Although Imagi International has recently fallen into dire financial straights of its own — two of its former directors were prosecuted in 2012 for illegally short-selling the company’s shares — Shan and Wen’s current disappearance is believed to be tied to a much larger case concerning Fanya Metals Exchange, where Shan was also chairman.
Established in 2011, the privately controlled exchange allowed China’s growing ranks of commercial investors an opportunity to buy and sell rare metals and other highly liquid investment products. When Fanya suffered a liquidity crunch last summer, $6.6 billion of investor funds were frozen, and many have alleged that the exchange was nothing more than an elaborate Ponzi scheme.

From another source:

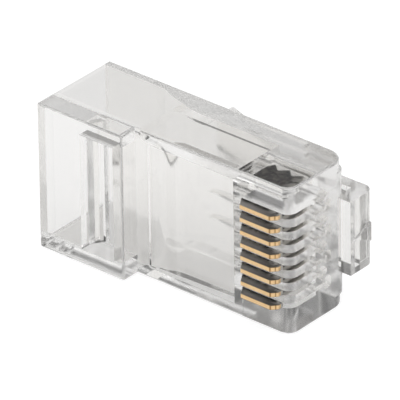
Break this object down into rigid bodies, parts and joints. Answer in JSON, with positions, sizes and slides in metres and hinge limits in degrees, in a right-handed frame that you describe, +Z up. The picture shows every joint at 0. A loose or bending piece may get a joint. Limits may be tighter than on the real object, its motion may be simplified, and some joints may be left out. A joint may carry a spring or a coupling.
{
  "type": "rj45 modular plug",
  "caption": "Clear modular plug for round data cable, with a row of proud gold-edged contact blades, an open cable entry and a sprung release latch.",
  "frame": {"origin": "middle of the narrow side that the plug stands on, half way along its body and between its collar face and its latch-side face", "axes": "+X out of the nose that enters the jack, +Y from the contact face towards the latch, +Z up from the side it stands on"},
  "size_m": [0.0231, 0.0138, 0.0117],
  "materials": {
    "clear_polycarbonate": "clear polished moulding",
    "gold_contact": "gold plated edge, grey broad sides"
  },
  "bodies": {
    "body": {"housing": "clear_polycarbonate", "contact_1": "gold_contact", "contact_2": "gold_contact", "contact_3": "gold_contact", "contact_4": "gold_contact", "contact_5": "gold_contact", "contact_6": "gold_contact", "contact_7": "gold_contact", "contact_8": "gold_contact"},
    "release_latch": {"latch": "clear_polycarbonate"}
  },
  "joints": [
    {"name": "latch_press", "type": "hinge", "parent": "body", "child": "release_latch", "pos_m": [0.0103, 0.0045, 0.00584], "axis": [0, 0, 1], "range_deg": [0, 15], "stiffness_Nm_per_rad": 0.2}
  ]
}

In July, hundreds of angry investors gathered outside the company’s headquarters in Kunming, demanding to know what had happened to their money. A mob of investors later tracked down and kidnapped Shan, delivering him to a local police station and demanding he be prosecuted. He was released that day — but it would seem he’s now back on the inside.
Regardless of how they handle Shan and Wen, the Chinese authorities face a daunting task in dealing with Fanya’s billions of dollars of frozen assets and valuable metals.
“It’s not clear how all this winds down, or what the local government or Beijing will do,” David Abraham, director of the Technology, Rare and Electronic Materials Center told Reuters. “There are lots of wild cards here.”